Saturday, 25 July 2015

Creating the Conditions for Excellence

Successful outcomes depend crucially on underlying conditions. A secure building relies on firm foundations grounded in such a way to provide safety during turbulent weather. Effective writing depends on a thorough understanding of language and grammar. Winning teams in sport rely on the conditions of solid preparation and planning.

Similarly, achieving excellence in a given field, consistently, day by day, depends on a set of important underlying conditions.

These conditions may include the following: adopting a positive attitude; working very hard; overcoming obstacles and setbacks; and leveraging one's abilities with those of others.

In this post, however, my focus is on a condition that may surprise those of us who have been high achievers for most of our lives: the courage to be bad.

Let me repeat that again. The courage to be bad. On first sight, this conditions seems inconsistent with achieving excellence. Being bad and achieving excellence are polar opposites, are they not?

Yes and no, is the answer to that question. The paradox can be solved by thinking in the following way:

If I am trying to be good at everything, I will be excellent at nothing. 

In other words, if I am truly to be excellent at one thing, I must gather the courage to be very bad at another thing, or as is more likely, MANY other things.


A second condition that complements the courage to be bad is that of collaboration. This condition is similar to the first, in that it recognises one's own innate limitations and seeks to overcome them through active cooperation and teamwork with others

Collaboration is the act of, first, recognising your own weaknesses, and second, valuing the strengths of others, which, when combined with those of your own, produces a superior outcome than that which results from the sum of the independent parts.

A human trait that enables collaboration to thrive more effectively is humility, which I define below:

Humility is not holding oneself in low esteem, but holding others in high esteem.

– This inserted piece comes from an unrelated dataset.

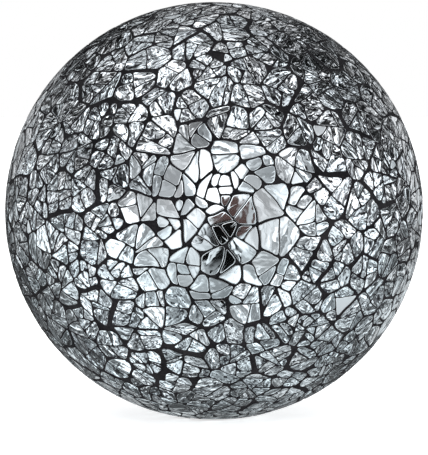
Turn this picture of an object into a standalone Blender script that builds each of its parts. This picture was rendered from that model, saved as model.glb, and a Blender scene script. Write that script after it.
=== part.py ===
"""Mosaic mirror ball: a table ornament 10 cm across.

The ball is one grout-covered body that stands on a small flat spot. Broken mirror glass is set in the
grout. The 59 largest shards are pieces of their own, and each sits in a shallow pocket of the body.

Metres, +Z up. The origin is the centre of the flat spot, and the side that faces -Y is the front.
"""

import math
import random

import bmesh
import bpy
from mathutils import Matrix, Vector

# Driving dimensions
BALL_DIAMETER = 0.100  # over the outermost corners of the glass
FLAT_DIAMETER = 0.012  # the flat spot underneath
GROUT_RECESS = 0.0001  # how far the grouted surface lies below those corners
SHARD_WIDTH = 0.010  # across a middling large shard
GLASS_THICKNESS = 0.0018
RIM_BEVEL = 0.00015  # taken off the rim of a shard's outer face
SEAT_CLEARANCE = 0.0003  # between a shard and its pocket, at the sides and underneath

# How the shards vary and how they are spread
SHARD_COUNT = 59
SHARD_LENGTHS = (0.92, 1.18)  # longest way across, in shard widths
SHARD_SLIMNESS = (0.72, 0.95)  # shortest way across, in its own lengths
SHARD_CORNERS = (5, 6, 7)
CORNER_JITTER = 0.22  # of the step from one corner to the next
SPREAD_TRIES = 400  # random places looked at for each shard that isn't placed by hand
SEED = 11

# Longitude and latitude, in degrees, of the large shards near the middle of the front view
FRONT_SHARDS = (
    (0, 7),
    (-8, -12),
    (17, -4),
    (4, 26),
    (27, -21),
    (4, -31),
    (-20, 3),
    (22, 14),
    (-17, 32),
    (-27, -16),
)

# How finely the turned body is faceted
TURN_STEPS = 64
PROFILE_STEPS = 30

# Sizes that follow from these
BALL_RADIUS = BALL_DIAMETER / 2
GROUT_RADIUS = BALL_RADIUS - GROUT_RECESS
FLAT_RADIUS = FLAT_DIAMETER / 2
CENTRE_HEIGHT = math.sqrt(GROUT_RADIUS**2 - FLAT_RADIUS**2)
BALL_CENTRE = Vector((0, 0, CENTRE_HEIGHT))
MOST_REACH = SHARD_WIDTH * SHARD_LENGTHS[1] / 2  # from a shard's middle to its farthest corner


def clear_scene():
    for obj in list(bpy.data.objects):
        bpy.data.objects.remove(obj, do_unlink=True)


def new_collection(name):
    collection = bpy.data.collections.new(name)
    bpy.context.scene.collection.children.link(collection)
    return collection


def make_material(name, colour, metallic, roughness):
    material = bpy.data.materials.new(name)
    material.use_nodes = True
    shader = material.node_tree.nodes["Principled BSDF"]
    shader.inputs["Base Color"].default_value = (*colour, 1)
    shader.inputs["Metallic"].default_value = metallic
    shader.inputs["Roughness"].default_value = roughness
    return material


def add_object(name, mesh, collection, material=None):
    obj = bpy.data.objects.new(name, mesh)
    collection.objects.link(obj)
    if material:
        mesh.materials.append(material)
    return obj


# The body

def make_body(collection, material):
    """The ball with its flat spot: an arc from the top to the rim of the flat, turned round Z."""
    flat_angle = math.asin(FLAT_RADIUS / GROUT_RADIUS)
    bm = bmesh.new()
    profile = []
    for step in range(PROFILE_STEPS + 1):
        angle = (math.pi - flat_angle) * step / PROFILE_STEPS
        across = GROUT_RADIUS * math.sin(angle)
        height = CENTRE_HEIGHT + GROUT_RADIUS * math.cos(angle)
        profile.append(bm.verts.new((across, 0, height)))
    profile.append(bm.verts.new((0, 0, 0)))
    for upper, lower in zip(profile, profile[1:]):
        bm.edges.new((upper, lower))
    mesh = bpy.data.meshes.new("grout_ball")
    bm.to_mesh(mesh)
    bm.free()

    body = add_object("grout_ball", mesh, collection, material)
    turn = body.modifiers.new("turn", "SCREW")
    turn.axis = "Z"
    turn.steps = TURN_STEPS
    turn.render_steps = TURN_STEPS
    turn.use_merge_vertices = True
    turn.merge_threshold = 0.00001
    turn.use_smooth_shade = True
    return body


# Where the shards lie

def direction(longitude, latitude):
    """Unit vector from the ball's centre. Longitude 0 is the front, and grows to the right."""
    return Vector((
        math.sin(longitude) * math.cos(latitude),
        -math.cos(longitude) * math.cos(latitude),
        math.sin(latitude),
    ))


def random_direction(rng):
    return direction(rng.uniform(-math.pi, math.pi), math.asin(rng.uniform(-1, 1)))


def spread_shards(rng):
    """The front shards by hand, then each next one at the emptiest of some random places."""
    keep_off = math.asin((FLAT_RADIUS + MOST_REACH + 2 * SEAT_CLEARANCE) / BALL_RADIUS)
    lowest = -math.cos(keep_off)
    places = [direction(math.radians(lon), math.radians(lat)) for lon, lat in FRONT_SHARDS]
    while len(places) < SHARD_COUNT:
        tries = [random_direction(rng) for _ in range(SPREAD_TRIES)]
        allowed = [place for place in tries if place.z > lowest]
        places.append(max(allowed, key=lambda place: min(place.angle(other) for other in places)))
    return places


# The shape of a shard

def shard_outline(rng):
    """Corners on an ellipse at uneven angles, so that the outline is always convex."""
    reach = SHARD_WIDTH * rng.uniform(*SHARD_LENGTHS) / 2
    half_width = reach * rng.uniform(*SHARD_SLIMNESS)
    count = rng.choice(SHARD_CORNERS)
    turn = rng.uniform(0, math.tau)
    spin = Matrix.Rotation(rng.uniform(0, math.tau), 2)
    corners = []
    for index in range(count):
        angle = turn + math.tau * (index + rng.uniform(-CORNER_JITTER, CORNER_JITTER)) / count
        corners.append(spin @ Vector((reach * math.cos(angle), half_width * math.sin(angle))))
    return corners


def moved_out(corners, distance):
    """The same outline with every side moved out by the distance."""
    moved = []
    for index, corner in enumerate(corners):
        before = (corner - corners[index - 1]).normalized()
        after = (corners[(index + 1) % len(corners)] - corner).normalized()
        outward = Vector((before.y, -before.x)) + Vector((after.y, -after.x))
        moved.append(corner + outward * (2 * distance / outward.length_squared))
    return moved


def bearing(point):
    return math.atan2(point.y, point.x)


def make_prism(name, corners, top, bottom, rim_bevel=0.0):
    """An upright prism. It starts as a cylinder, whose rings are then put on the outline."""
    bm = bmesh.new()
    bmesh.ops.create_cone(bm, cap_ends=True, segments=len(corners), radius1=1, radius2=1, depth=1)
    upper = [vert for vert in bm.verts if vert.co.z > 0]
    lower = [vert for vert in bm.verts if vert.co.z < 0]
    ordered = sorted(corners, key=bearing)
    for ring, height in ((upper, top), (lower, bottom)):
        for vert, corner in zip(sorted(ring, key=lambda vert: bearing(vert.co)), ordered):
            vert.co = (corner.x, corner.y, height)
    if rim_bevel:
        rim = [edge for edge in bm.edges if all(vert in upper for vert in edge.verts)]
        bmesh.ops.bevel(bm, geom=rim, offset=rim_bevel, segments=1, affect="EDGES")
    mesh = bpy.data.meshes.new(name)
    bm.to_mesh(mesh)
    bm.free()
    return mesh


def seat(place, corners):
    """Places a shard's outline in the ball: its farthest corner is on the ball's outer radius."""
    reach = max(corner.length for corner in corners)
    depth = math.sqrt(BALL_RADIUS**2 - reach**2)
    turned = place.to_track_quat("Z", "Y").to_matrix().to_4x4()
    return Matrix.Translation(BALL_CENTRE + place * depth) @ turned


def make_shards(collection, material, cutters):
    """The shards, and one mesh of all their pockets."""
    rng = random.Random(SEED)
    pockets = bmesh.new()
    for number, place in enumerate(spread_shards(rng), start=1):
        corners = shard_outline(rng)
        seated = seat(place, corners)
        name = f"glass_shard_{number:02d}"
        prism = make_prism(name, corners, 0, -GLASS_THICKNESS, RIM_BEVEL)
        add_object(name, prism, collection, material).matrix_world = seated

        room = moved_out(corners, SEAT_CLEARANCE)
        over = GROUT_RECESS + GLASS_THICKNESS  # well clear of the body's surface
        pocket = make_prism("pocket", room, over, -GLASS_THICKNESS - SEAT_CLEARANCE)
        pocket.transform(seated)
        pockets.from_mesh(pocket)
        bpy.data.meshes.remove(pocket)
    mesh = bpy.data.meshes.new("pockets")
    pockets.to_mesh(mesh)
    pockets.free()
    cutter = add_object("pockets", mesh, cutters)
    cutter.hide_render = True
    cutter.display_type = "WIRE"
    return cutter


def cut_pockets(body, cutter):
    cut = body.modifiers.new("pockets", "BOOLEAN")
    cut.operation = "DIFFERENCE"
    cut.solver = "EXACT"
    cut.object = cutter


def main():
    clear_scene()
    parts = new_collection("mosaic_mirror_ball")
    cutters = new_collection("cutters")
    grout = make_material("dark_grout", (0.022, 0.022, 0.025), metallic=0.0, roughness=0.85)
    glass = make_material("mirror_glass", (0.80, 0.83, 0.85), metallic=1.0, roughness=0.06)
    body = make_body(parts, grout)
    cut_pockets(body, make_shards(parts, glass, cutters))


main()
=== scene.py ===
"""Looks of the mosaic mirror ball: crackled mirror glass set in dark grout, on a pale floor.

Metres, +Z up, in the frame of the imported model. The ball's size and its large shards are read from
there. The rest of the ball is shared out among smaller shards in the same way. Each shard has cracked
into a few pieces of glass, and each piece is a closed mesh with a rounded rim.
"""

import math

import bmesh
import bpy
import numpy as np
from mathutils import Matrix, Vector, noise


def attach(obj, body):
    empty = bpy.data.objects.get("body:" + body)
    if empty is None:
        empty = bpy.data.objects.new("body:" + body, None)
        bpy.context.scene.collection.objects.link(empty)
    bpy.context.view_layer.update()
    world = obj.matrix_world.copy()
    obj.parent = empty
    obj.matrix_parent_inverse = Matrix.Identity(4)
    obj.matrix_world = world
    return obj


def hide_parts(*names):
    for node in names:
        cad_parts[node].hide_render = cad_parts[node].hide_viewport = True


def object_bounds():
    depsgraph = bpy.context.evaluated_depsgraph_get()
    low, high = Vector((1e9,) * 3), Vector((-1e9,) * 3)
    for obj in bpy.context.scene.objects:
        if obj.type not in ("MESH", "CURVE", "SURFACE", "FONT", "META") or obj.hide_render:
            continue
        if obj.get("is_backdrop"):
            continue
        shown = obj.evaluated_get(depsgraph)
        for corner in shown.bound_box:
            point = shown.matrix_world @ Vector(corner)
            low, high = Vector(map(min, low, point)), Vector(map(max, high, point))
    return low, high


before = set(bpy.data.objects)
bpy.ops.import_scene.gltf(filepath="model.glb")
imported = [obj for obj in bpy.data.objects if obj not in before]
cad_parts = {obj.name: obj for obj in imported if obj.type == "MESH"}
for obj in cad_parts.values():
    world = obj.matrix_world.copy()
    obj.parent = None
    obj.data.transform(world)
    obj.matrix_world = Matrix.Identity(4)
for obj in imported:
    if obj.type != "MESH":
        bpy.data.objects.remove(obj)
cad_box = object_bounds()

# The photograph's frame, in pixels, and where the ball is in it
IMAGE_WIDTH = 428
IMAGE_HEIGHT = 455
BALL_X = 214
BALL_Y = 211
BALL_RADIUS_PX = 209.25

CAMERA_DISTANCE = 0.70
CAMERA_ELEVATION = math.radians(2.5)
SENSOR_WIDTH = 36.0  # millimetres, across the long side of the image

# How the glass was laid in shards
SHARD_SPACINGS = (0.0062, 0.0125)  # from one shard to the next
SHARD_TRIES = 15000
RING_OFFSETS = (0.0034, 0.0050)  # from a side of a CAD shard to the middles of its neighbours
RING_STEP = 0.0075
SHARD_REACH = 0.013  # no shard reaches farther than this from its middle
NEIGHBOURS = 24
JOINT_WIDTHS = (0.00018, 0.00125)  # grout between two shards, narrowest and widest
MOST_CORNER_CUT = 0.0020  # off a shard's corners, which makes the wedges of grout

# How the shards have cracked
PIECE_AREAS = (9.5e-6, 25.0e-6)  # a shard cracks until its pieces are about this large
CRACK_WIDTHS = (0.00011, 0.00033)
CRACK_TURN = math.radians(16)  # how far a crack turns from straight across
CRACK_SHIFT = 0.13 # how far off the middle it lies, in the root of the area
SMALLEST_PIECE = 1.3e-6
SMALL_PIECE = 6.0e-6
LEFT_OUT = 0.04  # share of the small pieces that are missing
SHORTEST_SIDE = 0.00035
ROUNDING = 0.00030  # off each corner of a piece
SHARP_CUT = 0.9  # how much more is off a sharp corner
MOST_PIECE_CUT = 0.0011  # more off some of its corners
SIDE_STEP = 0.0009  # between the points along a side
WARP = 0.0005  # how far the cracks and joints wander from straight lines
WARP_LENGTH = 0.0035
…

In exercising humility, and thereby holding others in high esteem, we provide others with 'breathing space' or 'psychological air', a space that would typically be filled with hostility and hatred in the absence of humility. 


In summarising this post, it is worth considering that the courage to be bad complements the act of being humble, which, as aforementioned, supports collaboration. 

The courage to be bad shows that you appreciate the expertise of people in fields other than your own, and therefore, holds those people in high esteem. 

In essence, then, the courage to be bad can be viewed as the starting condition for achieving excellence. Perhaps the price we must pay for being successful and achieving excellence is to suck at other things. I would describe that as a fair bargain.